Like a pedal bike, but heavier and more expensive to scratch. eBikes weigh 20–30kg — nearly double a normal bike — so they're lifted by two hands and strapped upright, never stacked under other loads. Turn the bars 90 degrees or slacken the stem if space is tight; remove or fold flat pedals if asked; drop the saddle; pad the display unit and derailleur, which are the two costliest parts to snap. A frame blanket and soft straps through the triangle (never around the battery cradle or brake discs) hold it steady. Conventional bikes travel the same way minus the electrics, covered on the bicycle delivery page — and heavier electric machines like mopeds and motorbikes graduate to motorbike transport with wheel chocks and ratchet systems.

Buying at distance? Ask the seller to video the bike powering on, running through assist modes and showing battery charge cycles from the display menu before you book transport. The courier delivers the bike; verifying it was worth buying is done before the van rolls.

How does eBike delivery work on Smart Taurus?

  1. Post your job free — make and model, battery watt-hours if known, whether the battery is removable, the bike's value, photos, and collection and delivery postcodes.
  2. Receive quotes from verified couriers — drivers who carry bikes and batteries by road quote; review their profiles, ratings and insurance details.
  3. Compare, book, track and pay in the app — book the courier you trust, follow the bike door to door in real time, and pay securely via Stripe.

What does eBike courier delivery cost?

It's priced by distance, timing and how neatly the bike fits an existing route — an eBike occupies little van space, so couriers often carry one alongside other jobs and quote accordingly. Backloads are the bargain case: a driver returning from a delivery in the seller's area may move a bike across the country for far less than a dedicated run. Same-week collection of a marketplace purchase is the typical shape of the job, exactly as with any eBay or marketplace purchase delivery; urgent handovers can go as a dedicated courier job at a same-day premium.

Is a £3,000 eBike insured in transit?

Only up to the transporter's goods-in-transit limit — so check it, don't assume it. Verified transporters on Smart Taurus carry goods-in-transit cover, but limits differ between drivers, and a high-spec cargo or full-suspension eMTB can exceed a basic policy. Declare the bike's replacement value honestly in the post, ask the shortlisted courier to confirm their cover meets it, and photograph the bike (serial number included) at handover. For genuinely exotic machines, a rider's own cycle insurance sometimes includes transit cover — worth a call before booking.

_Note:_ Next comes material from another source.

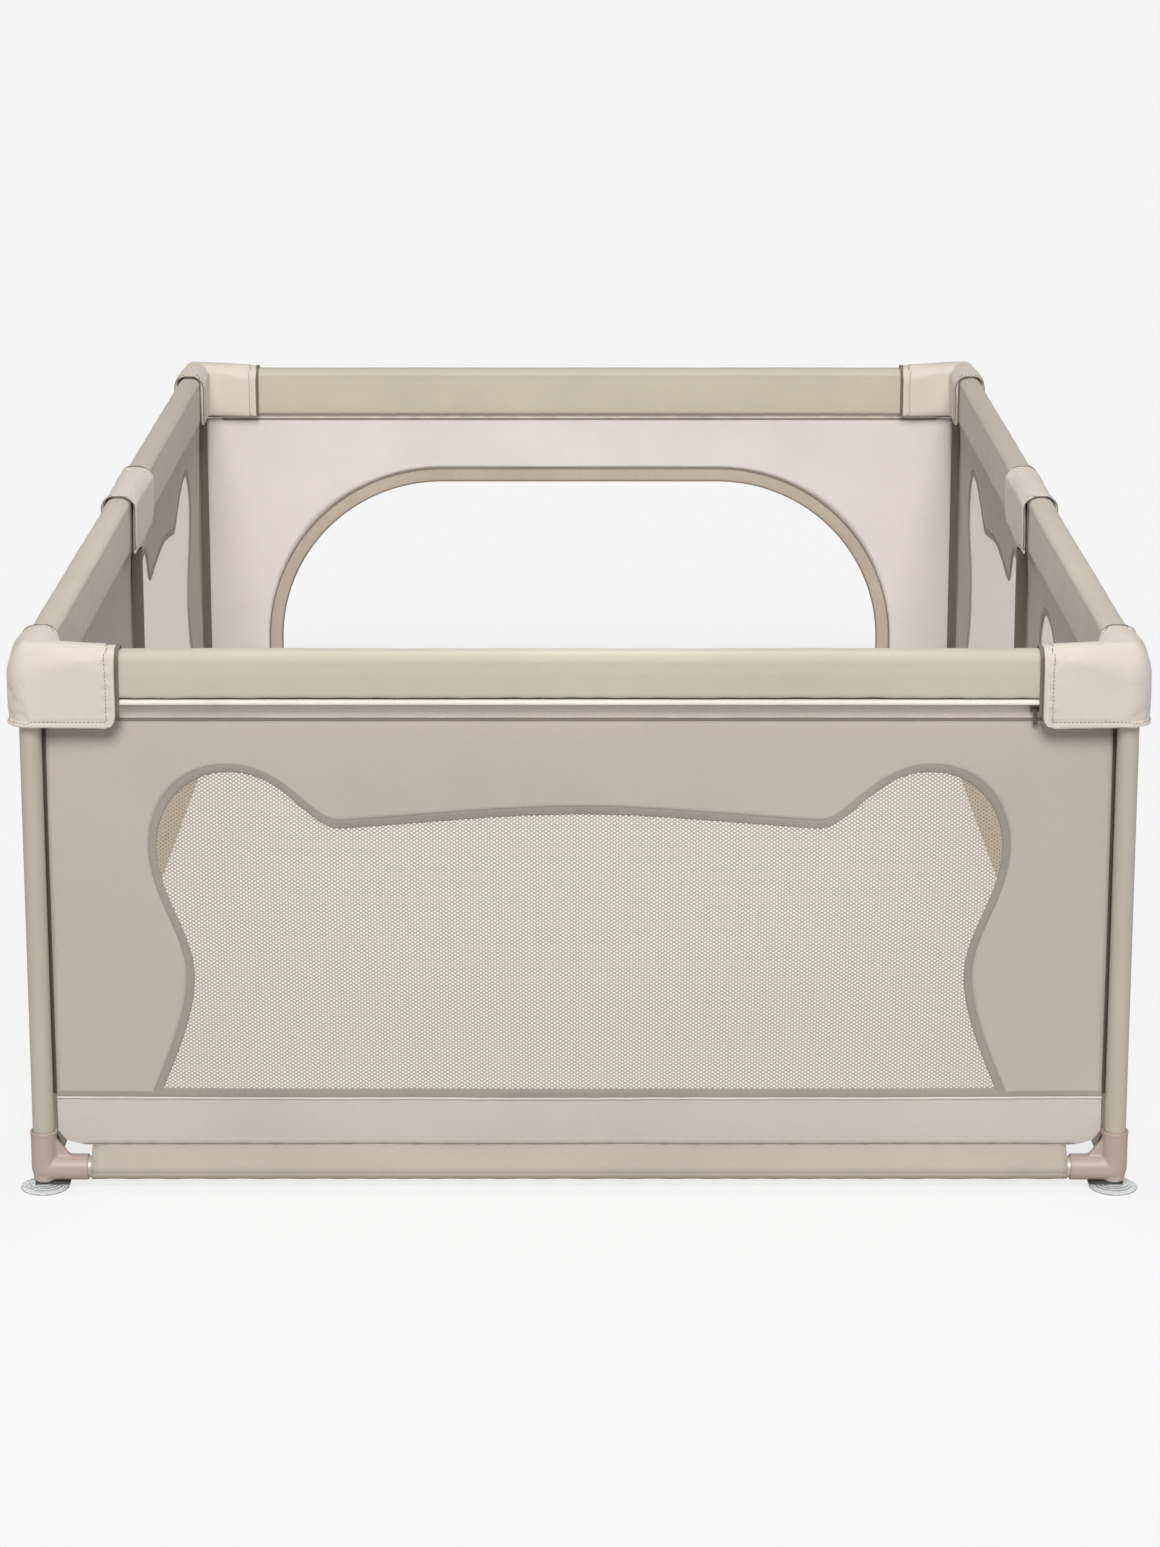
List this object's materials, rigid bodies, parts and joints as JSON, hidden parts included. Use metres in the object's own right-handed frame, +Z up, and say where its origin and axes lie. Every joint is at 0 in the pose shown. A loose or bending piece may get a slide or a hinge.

Frequently asked questions

Can I send an eBike through Royal Mail, DPD or Evri?
Effectively no — the lithium battery rules out standard parcel services, since eBike packs (typically 300–700Wh) sit far above the ~100Wh threshold consumer networks accept. Point-to-point road courier delivery is the standard workaround because the battery never enters a parcel hub or aircraft.
Why is 100Wh the magic number for batteries?
It's the line in the UN dangerous-goods framework below which lithium-ion batteries are treated as low-risk for most transport. Above it, restrictions tighten sharply — and every practical eBike battery is several times over the line, which is why parcel firms decline them.
Does the battery travel on the bike or separately in the van?
If it's removable, take it out: it rides padded in the cab or a box with terminals taped, charged to about 30–60%. Integrated batteries stay in the frame — fine for road transport, just strap around the frame tubes, not the battery housing.
Can a courier collect an eBike I bought from a private seller?
Yes — seller-to-buyer collection is the most common eBike job on Smart Taurus. Share the seller's details after booking and agree who hands over the key and charger; ask the seller for a power-on video before you commit to transport.
Will the courier refuse a bike with a damaged battery?
They're entitled to, and should — lithium packs that are swollen, punctured or crash-damaged are a genuine fire risk in any vehicle. Disclose damage in your post; a bike with a dead-but-intact battery is fine to move, a compromised pack may need specialist disposal instead.
How is an eBike secured inside the van?
Upright against the wall or in a wheel stand, soft straps through the frame triangle, padding on the display and rear mech, nothing stacked on top. Heavier eBikes shouldn't be laid flat — brake discs bend and fluid reservoirs can weep.
What if my eBike is worth more than the courier's insurance limit?
Either choose a transporter whose goods-in-transit cover matches the declared value, or top up via your own cycle insurance if it includes transit. State the value in the job post so only adequately covered couriers quote.
Can two or three eBikes travel in one booking?
Yes, and per-bike cost drops steeply since they share one route. List each bike's model and value in the post, remove all batteries for carriage in the cab, and expect the courier to blanket-wrap between frames.